The Court emphasised that the time schedule for filling these vacancies must adhere to the schedule provided under Malik Mazhar Sultan.
Assam & Other States under the Guwahati High Court
Submitting the Guwahati High Court’s report, Mr. Divan informed the Court that vacancies were being filled in a timely manner.
However, he submitted that adequate infrastructure to support new judges is seriously lacking, with 37 new Courts being required to accommodate all judges. He submitted that the proposed plan was to construct new buildings, lease buildings and accommodate Courts in other government buildings.
The Bench inquired whether building plans had been finalised and proposals submitted for administrative approval. Subsequently, it ordered the High Court to prepare final proposals and the Government to provide necessary infrastructure plans.
Manipur & Meghalaya
In the case of Manipur, Mr. Divan noted that there were 5 vacancies of District Judges. The Bench directed the High Court to initiate the recruitment process with respect to the 5 vacancies and complete it as expeditiously as possible.

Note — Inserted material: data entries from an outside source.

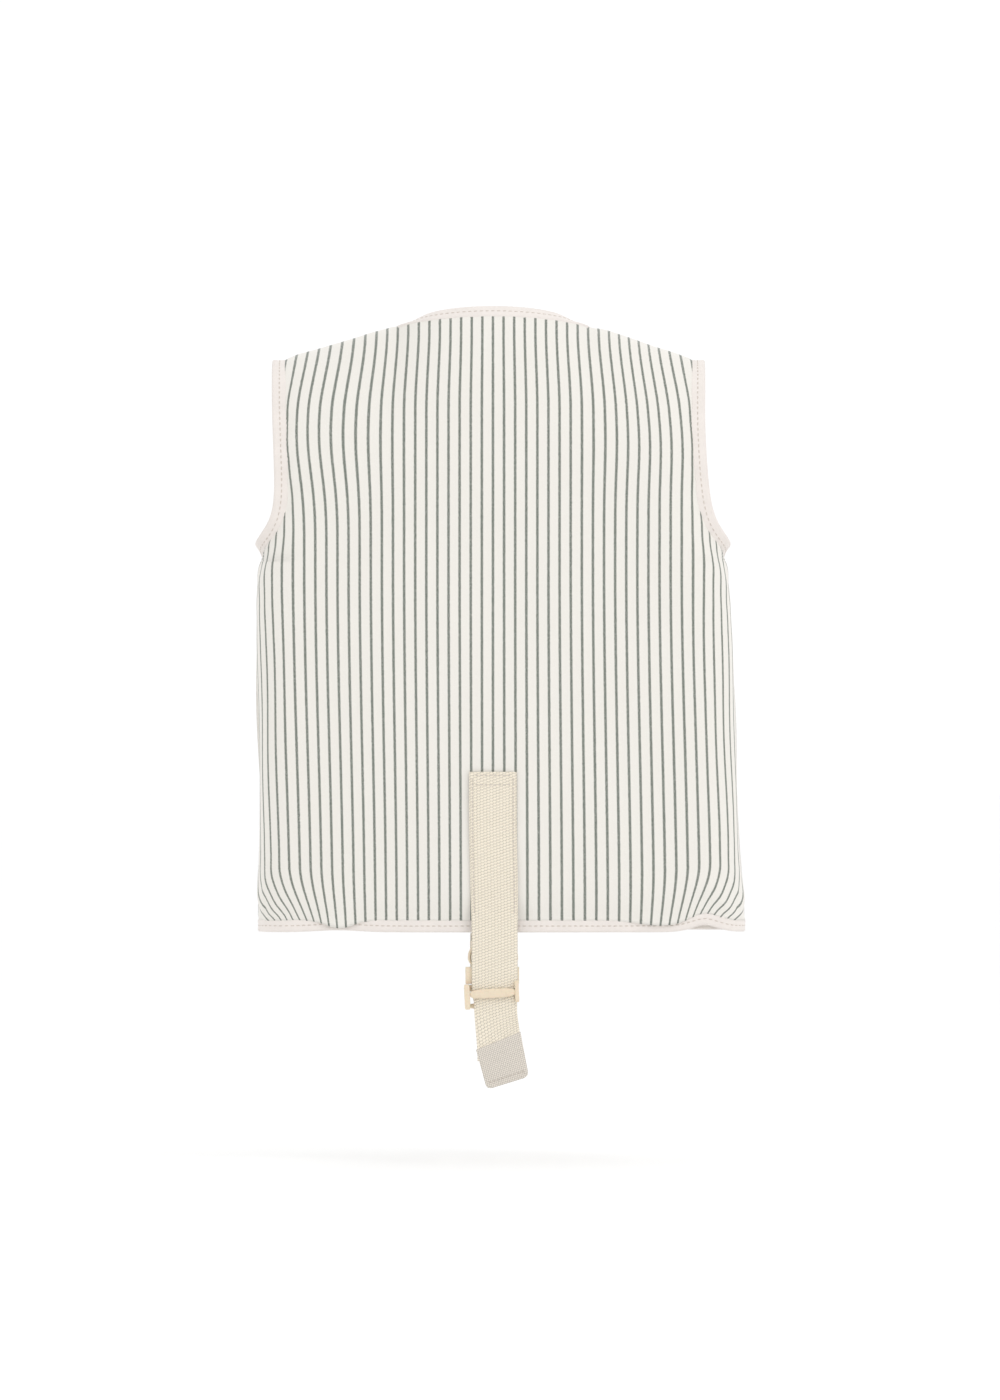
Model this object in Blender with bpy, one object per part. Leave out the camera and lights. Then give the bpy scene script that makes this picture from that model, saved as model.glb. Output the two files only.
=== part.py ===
"""A child's padded swim vest with a crotch strap and a side-release buckle.

Metres, +Z up. The vest stands as it is worn: the back faces -Y and the front, with its
separating zip, faces +Y. The origin is the point at which it is held, at the height of
the shoulder seam's inner end on the centre plane; heights inside this file are measured
from the hem and moved to that origin when a mesh is made.
"""

import math

import bmesh
import bpy
import numpy as np
from mathutils import Matrix, Vector

# ---- driving dimensions (metres) --------------------------------------------------------
WEBBING = 0.030             # width of the strap
SEAM_HEIGHT = 0.396         # neck end of the shoulder seam above the hem
SHOULDER_TIP = 0.3735       # armhole end of the shoulder seam above the hem
NECK_RISE = 0.0055          # the back neck edge stands this much above the seam's ends
NECK_ARCH = 0.050           # and the arch it is cut from stands this much above the edge
NECK_HALF = 0.0625          # half the neck's width at the seams
SHOULDER_HALF = 0.132       # half the width across the fabric's armhole edges
HEM_HALF, CHEST_HALF = 0.159, 0.1545
HEM_DEPTH, CHEST_DEPTH = 0.050, 0.056   # from the side seam to the back or the front
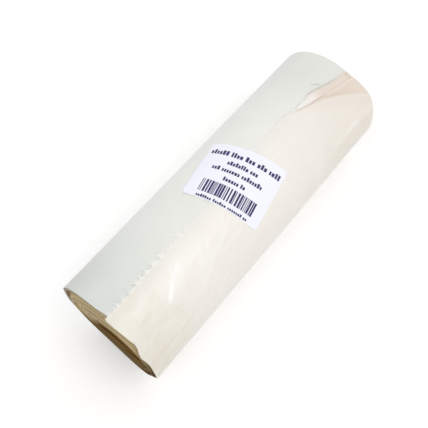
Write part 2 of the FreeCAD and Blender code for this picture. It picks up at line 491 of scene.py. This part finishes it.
# Where the corner has parted from the layer beneath
def cornerOpening(x):
    return ease(x, sheet["cornerStart"] - 4, sheet["cornerStart"] + 2)


# Soft lumps of the whole roll, which the label follows too
def lumps(x, around):
    return sheet["lump"] * waves(x, around, 60, 70, 60, 3)


# Fine sharp wrinkles: slanting ones on the near half of the loose turn, a few others all over
def wrinkles(x, turned, angle, around):
    s = sheet
    loose = 1 - ease(turned, *s["looseForm"])
    near = loose * slantedPart(x, angle)
    everywhere = ease(x, -94, -84) * ease(arc(turned), 2, 8) * (1 - 0.7 * ease(x, 50, 60))
    high = s["wrinkle"] * near * crests(x, around, 9, 60, 30, 21)
    high += s["endWrinkle"] * near * ease(-x, 55, 75) * crests(x, around, 5, 20, 60, 44)
    few = s["fewWrinkle"] * (1 + loose) * everywhere
    return high + few * crests(x, around, 13, 70, 80, 33)


# Height of the sheet over its even spiral, in mm
def sheetRise(x, turned, angle):
    s = sheet
    around = arc(angle)
    loose = 1 - ease(turned, *s["looseForm"])
    rise = lumps(x, around) + s["ripple"] * waves(x, around, 9, 15, 25, 5)
    lift = s["looseLift"] * (1 + 0.5 * waves(x, 0, 12, 0, 0, 8))
    lift += s["cornerLift"] * ease(x, 60, 69)
    rise += lift * loose * np.exp(-arc(turned) / s["liftReach"])
    rise -= s["shortDepth"] * (turned > s["lowerFrom"]) * shortCrease(x, around, 0.5)

    # wrinkles that run slantwise over the near half of the loose turn
    slanted = slantedPart(x, angle) * waves(x, around, 8, 56, 22, 11, 20)
    rise += loose * s["slantWave"] * slanted
    rise += wrinkles(x, turned, angle, around)
    for start, end, height, width in glintCreases:
        rise += loose * height * crease(x, around, start, end, width)
    bend = fromBend(x, around)
    bent = hump(bend, 0, np.where(bend < 0, 3.2, 1.6)) * ease(x, 48, 62)
    rise += loose * s["bendHeight"] * bent

    # pulled corner: the outer ridge, and small ridges and a hollow beside the free edge
    pull = ease(x, s["cornerStart"] - 2, s["cornerStart"] + 30)
    outerSide = arc(angle - lineAngle("cornerRidge", x))
    innerSide = arc(angle - lineAngle("cornerCrease", x))
    corner = pull * s["ridgeHeight"] * hump(outerSide, 0, np.where(outerSide < 0, 2.8, 7.5))
    for share, ridges in ((cornerOpening(x), s["lipRidges"]), (pull, s["pulledRidges"])):
        for height, centre, width in ridges:
            corner += share * height * hump(innerSide, centre, width)
    return rise + np.where(turned < s["upperTo"], corner, 0)


def rollPoint(x, radius, angle):
    turned = np.radians(angle)
    y = -radius * np.sin(turned)
    z = roll["axisHeight"] / mm + radius * np.cos(turned)
    return np.stack([x, y, z], axis=-1) * mm


def sheetPoint(x, turned, angle, rise):
    return rollPoint(x, roll["radius"] / mm - roll["web"] / mm * turned / 360 + rise, angle)


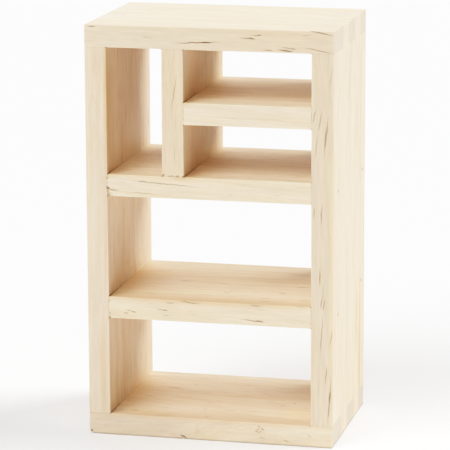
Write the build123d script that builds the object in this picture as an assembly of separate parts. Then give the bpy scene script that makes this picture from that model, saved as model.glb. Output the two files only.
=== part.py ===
from build123d import *
import os

# Miniature open bookcase in plain pine, about 1:12 scale, with two full shelves, a divider and a short
# shelf. The corners are comb joints. The shelves and the divider butt against their neighbours, held by
# glue and headless pins.
# Frame: millimetres, +Z up, origin at the middle of the base. The front faces -Y, and +X is to the right
# of someone who looks at the front.

# Outside size
WIDTH = 90.0
DEPTH = 60.0
HEIGHT = 150.0
BOARD = 7.9             # sanded stock, the same for every board

# Clear sizes of the bays
BOTTOM_BAY = 35.8       # height below the lower shelf
MIDDLE_BAY = 37.0       # height between the two full shelves
LEFT_BAY = 20.2         # width to the left of the divider

# Comb joints. Counted from 0 at the front, the top and bottom boards own the even fingers and the sides
# own the odd ones. The front finger takes what the others leave of the depth.
FINGER_COUNT = 5
FINGER = 10.8
FIRST_FINGER = DEPTH - (FINGER_COUNT - 1) * FINGER
LID_FINGERS = range(0, FINGER_COUNT, 2)
SIDE_FINGERS = range(1, FINGER_COUNT, 2)

# Every outside edge, and every rim of a bay, is eased by sanding after the glue has set
EASED = 0.3

# Headless pins
PIN_RADIUS = 0.32
PIN_LENGTH = 18.0
PIN_TIP_LENGTH = 1.2
PIN_TIP_RADIUS = 0.1
PIN_SET = 0.4           # how far the head lies below the surface

# The pins of a pair, as (distance from the front, offset from the middle of the board's thickness)
EVEN_PAIR = ((9.3, 0.0), (53.5, 0.0))
RIGHT_UPPER_PAIR = ((9.1, -0.5), (55.6, -1.4))      # driven by eye, a little low
RIGHT_LOWER_PAIR = ((9.3, -0.4), (53.5, 1.9))       # the back one is high

# Planes worked out from the sizes above
LEFT = -WIDTH / 2
RIGHT = WIDTH / 2
FRONT = -DEPTH / 2
BACK = DEPTH / 2
INNER_LEFT = LEFT + BOARD
INNER_RIGHT = RIGHT - BOARD
FLOOR = BOARD
LOWER_SHELF_UNDER = FLOOR + BOTTOM_BAY
LOWER_SHELF_TOP = LOWER_SHELF_UNDER + BOARD
UPPER_SHELF_UNDER = LOWER_SHELF_TOP + MIDDLE_BAY
UPPER_SHELF_TOP = UPPER_SHELF_UNDER + BOARD
CEILING = HEIGHT - BOARD
DIVIDER_LEFT = INNER_LEFT + LEFT_BAY
DIVIDER_RIGHT = DIVIDER_LEFT + BOARD
SHORT_SHELF_UNDER = (UPPER_SHELF_TOP + CEILING - BOARD) / 2
SHORT_SHELF_TOP = SHORT_SHELF_UNDER + BOARD


def slab(left, right, under, top, front=FRONT, back=BACK):
    """A closed box between six planes, the full depth of the bookcase unless told otherwise."""
    box = Box(right - left, back - front, top - under, align=(Align.MIN, Align.MIN, Align.MIN))
    return Pos(left, front, under) * box


def finger_blocks(indices):
    """The space of each of these fingers at all four corners."""
    blocks = []
    for index in indices:
        back = FRONT + FIRST_FINGER + index * FINGER
        front = FRONT if index == 0 else back - FINGER
        for left, right in ((LEFT, INNER_LEFT), (INNER_RIGHT, RIGHT)):
            for under, top in ((0, FLOOR), (CEILING, HEIGHT)):
                blocks.append(slab(left, right, under, top, front, back))
    return blocks


def glued_up():
    """The whole bookcase as one body, with its edges eased, from which each board is taken."""
    bays = [
        slab(INNER_LEFT, INNER_RIGHT, FLOOR, LOWER_SHELF_UNDER),
        slab(INNER_LEFT, INNER_RIGHT, LOWER_SHELF_TOP, UPPER_SHELF_UNDER),
        slab(INNER_LEFT, DIVIDER_LEFT, UPPER_SHELF_TOP, CEILING),
        slab(DIVIDER_RIGHT, INNER_RIGHT, UPPER_SHELF_TOP, SHORT_SHELF_UNDER),
        slab(DIVIDER_RIGHT, INNER_RIGHT, SHORT_SHELF_TOP, CEILING),
    ]
    body = slab(LEFT, RIGHT, 0, HEIGHT) - bays
    rims = [edge for edge in body.edges() if abs(edge.center().Y) > BACK - EASED]
    corners = [edge for edge in body.edges().filter_by(Axis.Y) if abs(edge.center().X) > RIGHT - EASED]
    return fillet(rims + corners, EASED)


def board_blanks():
    """Each board's own space, by the board's name."""
    return {
        "top_board": slab(LEFT, RIGHT, CEILING, HEIGHT) - finger_blocks(SIDE_FINGERS),
        "bottom_board": slab(LEFT, RIGHT, 0, FLOOR) - finger_blocks(SIDE_FINGERS),
        "left_side": slab(LEFT, INNER_LEFT, 0, HEIGHT) - finger_blocks(LID_FINGERS),
        "right_side": slab(INNER_RIGHT, RIGHT, 0, HEIGHT) - finger_blocks(LID_FINGERS),
        "lower_shelf": slab(INNER_LEFT, INNER_RIGHT, LOWER_SHELF_UNDER, LOWER_SHELF_TOP),
        "upper_shelf": slab(INNER_LEFT, INNER_RIGHT, UPPER_SHELF_UNDER, UPPER_SHELF_TOP),
        "divider": slab(DIVIDER_LEFT, DIVIDER_RIGHT, UPPER_SHELF_TOP, CEILING),
        "short_shelf": slab(DIVIDER_RIGHT, INNER_RIGHT, SHORT_SHELF_UNDER, SHORT_SHELF_TOP),
    }


def pin_mouth(surface, middle, direction, from_front, offset):
    """The plane of the mouth of a pin's hole, with its normal along the pin.

    surface is the plane that the pin is driven through, across X or Z as direction says, and middle is
    the middle of the thickness of the board that the pin holds.
    """
    y = FRONT + from_front
    if direction.Z:
        return Plane((middle + offset, y, surface), z_dir=direction)
    return Plane((surface, y, middle + offset), z_dir=direction)


def pin(mouth, start):
    """A round pin with a tapered point. It begins at start, counted along the hole from its mouth."""
    taper = PIN_SET + PIN_LENGTH - PIN_TIP_LENGTH
    shank = extrude(mouth.offset(start) * Circle(PIN_RADIUS), taper - start)
    point = Cone(PIN_RADIUS, PIN_TIP_RADIUS, PIN_TIP_LENGTH, align=(Align.CENTER, Align.CENTER, Align.MIN))
    return shank + mouth.offset(taper) * point


def pin_mouths():
    """The mouth planes of each pair of pins, by the pair's name."""
    rightwards = Vector(1, 0, 0)
    leftwards = Vector(-1, 0, 0)
    upwards = Vector(0, 0, 1)
    half = BOARD / 2
    pairs = {
        "pins_right_upper": (RIGHT, UPPER_SHELF_UNDER + half, leftwards, RIGHT_UPPER_PAIR),
        "pins_right_lower": (RIGHT, LOWER_SHELF_UNDER + half, leftwards, RIGHT_LOWER_PAIR),
        "pins_left_upper": (LEFT, UPPER_SHELF_UNDER + half, rightwards, EVEN_PAIR),
        "pins_left_lower": (LEFT, LOWER_SHELF_UNDER + half, rightwards, EVEN_PAIR),
        "pins_divider_foot": (UPPER_SHELF_UNDER, DIVIDER_LEFT + half, upwards, EVEN_PAIR),
        "pins_short_shelf": (DIVIDER_LEFT, SHORT_SHELF_UNDER + half, rightwards, EVEN_PAIR),
    }
    mouths = {}
    for name, (surface, middle, direction, pair) in pairs.items():
        mouths[name] = [pin_mouth(surface, middle, direction, *place) for place in pair]
    return mouths


def build():
    """Every sub-part, by its node's name."""
    parts = {}
    holes = []
    for name, mouths in pin_mouths().items():
        parts[name] = Compound(children=[pin(mouth, PIN_SET) for mouth in mouths])
        holes += [pin(mouth, -PIN_SET) for mouth in mouths]
    body = glued_up()
    for name, blank in board_blanks().items():
        parts[name] = (body & blank) - holes
    return parts


os.makedirs("parts", exist_ok=True)
for node, shape in build().items():
    export_step(shape, f"parts/{node}.step")
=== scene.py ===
import itertools
import math

import bpy
import numpy as np
from mathutils import Matrix, Vector


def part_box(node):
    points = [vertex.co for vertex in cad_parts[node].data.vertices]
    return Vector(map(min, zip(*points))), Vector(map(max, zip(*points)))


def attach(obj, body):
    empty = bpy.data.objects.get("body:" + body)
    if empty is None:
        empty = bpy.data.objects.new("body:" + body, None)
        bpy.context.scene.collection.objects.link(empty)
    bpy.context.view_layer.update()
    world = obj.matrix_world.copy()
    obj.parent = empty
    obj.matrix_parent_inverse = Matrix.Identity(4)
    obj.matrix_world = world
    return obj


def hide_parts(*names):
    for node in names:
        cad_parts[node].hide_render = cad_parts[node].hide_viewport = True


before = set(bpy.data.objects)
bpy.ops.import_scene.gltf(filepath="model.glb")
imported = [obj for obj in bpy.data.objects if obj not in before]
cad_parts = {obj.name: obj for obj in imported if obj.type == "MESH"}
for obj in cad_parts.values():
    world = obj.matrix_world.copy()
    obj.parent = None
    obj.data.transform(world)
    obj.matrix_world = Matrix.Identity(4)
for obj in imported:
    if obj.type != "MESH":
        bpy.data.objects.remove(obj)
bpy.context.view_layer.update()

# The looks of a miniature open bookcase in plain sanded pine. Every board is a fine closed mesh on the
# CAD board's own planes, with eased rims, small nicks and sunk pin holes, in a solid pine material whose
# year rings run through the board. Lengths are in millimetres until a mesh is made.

MM = 0.001
X, Y, Z = range(3)
ON_PLANE = 1e-4         # two places closer than this are the same plane


# ---- the frame, read from the CAD nodes

def span(node):
    """A CAD node's lowest and highest corner."""
    low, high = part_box(node)
    return np.round(np.array(low) / MM, 3), np.round(np.array(high) / MM, 3)


BOARDS = (
    "top_board", "bottom_board", "left_side", "right_side",
    "upper_shelf", "lower_shelf", "divider", "short_shelf",
)
BOX = {name: span(name) for name in BOARDS}
OUTER_LOW = np.min([BOX[name][0] for name in BOARDS], axis=0)
OUTER_HIGH = np.max([BOX[name][1] for name in BOARDS], axis=0)
FRONT, BACK = OUTER_LOW[Y], OUTER_HIGH[Y]
INNER_LEFT, INNER_RIGHT = BOX["left_side"][1][X], BOX["right_side"][0][X]
FLOOR, CEILING = BOX["bottom_board"][1][Z], BOX["top_board"][0][Z]
DIVIDER_LEFT, DIVIDER_RIGHT = BOX["divider"][0][X], BOX["divider"][1][X]

# The bays, as (left, right, under, top)
BAYS = (
    (INNER_LEFT, INNER_RIGHT, FLOOR, BOX["lower_shelf"][0][Z]),
    (INNER_LEFT, INNER_RIGHT, BOX["lower_shelf"][1][Z], BOX["upper_shelf"][0][Z]),
    (INNER_LEFT, DIVIDER_LEFT, BOX["upper_shelf"][1][Z], CEILING),
    (DIVIDER_RIGHT, INNER_RIGHT, BOX["upper_shelf"][1][Z], BOX["short_shelf"][0][Z]),
    (DIVIDER_RIGHT, INNER_RIGHT, BOX["short_shelf"][1][Z], CEILING),
)

# Comb joints, as in the CAD source: the lids own the even fingers, counted from the front
FINGER_COUNT = 5
FINGER = 10.8
FINGER_EDGES = [FRONT] + [BACK - FINGER * (FINGER_COUNT - 1 - i) for i in range(FINGER_COUNT)]
LIDS = ("top_board", "bottom_board")
SIDES = ("left_side", "right_side")

# Where each pair of pins is driven in: the board that holds its mouths, the axis and the way out
PIN_MOUTHS = {
    "pins_right_upper": ("right_side", X, 1),
    "pins_right_lower": ("right_side", X, 1),
    "pins_left_upper": ("left_side", X, -1),
    "pins_left_lower": ("left_side", X, -1),
    "pins_divider_foot": ("upper_shelf", Z, -1),
    "pins_short_shelf": ("divider", X, -1),
}


def pin_middles(node):
    """The middle of each of a pair's two pins."""
    points = np.array([vertex.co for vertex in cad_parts[node].data.vertices]) / MM
    halves = (points[points[:, Y] < 0], points[points[:, Y] > 0])
    return [(half.min(axis=0) + half.max(axis=0)) / 2 for half in halves]


# ---- noise for shapes

LATTICE = 48            # the random numbers repeat after this many lumps


def lumps(points, size, seed):
    """Smooth noise from -1 to 1 at each point, with lumps of this size, one number or one for each axis."""
    lattice = np.random.default_rng(seed).uniform(-1, 1, (LATTICE,) * 3)
    place = points / np.array(size)
    cell = np.floor(place).astype(int)
    part = place - cell
    part = part * part * (3 - 2 * part)
    total = np.zeros(len(points))
    for corner in itertools.product((0, 1), repeat=3):
        weight = np.prod(np.where(corner, part, 1 - part), axis=1)
        i, j, k = ((cell + corner) % LATTICE).T
        total += weight * lattice[i, j, k]
    return total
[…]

With respect to infrastructure, Mr. Divan submitted that the primary issue was with regards to residences, specifically for Judges in Imphal. Accordingly, the Bench directed the State Government to take steps to provide residences in the capital city. As far as Manipur is concerned, the Registrar General of the High Court informed the Bench that 18 new buildings were required to house courtrooms and the Court ordered that the construction be completed in a time bound manner.
The Bench will hear the matter next on 29th November, where it will review the submissions by the State of West Bengal and New Delhi. The Court has ordered the Chief Secretaries of the two governments to file affidavits regarding their respective infrastructure problems.
Subsequently, the Bench will take up the case on 05.12.2018, on which date the Court will hear the States of Gujarat, Himachal Pradesh, Jammu & Kashmir, Jharkhand, Karnataka and Kerala.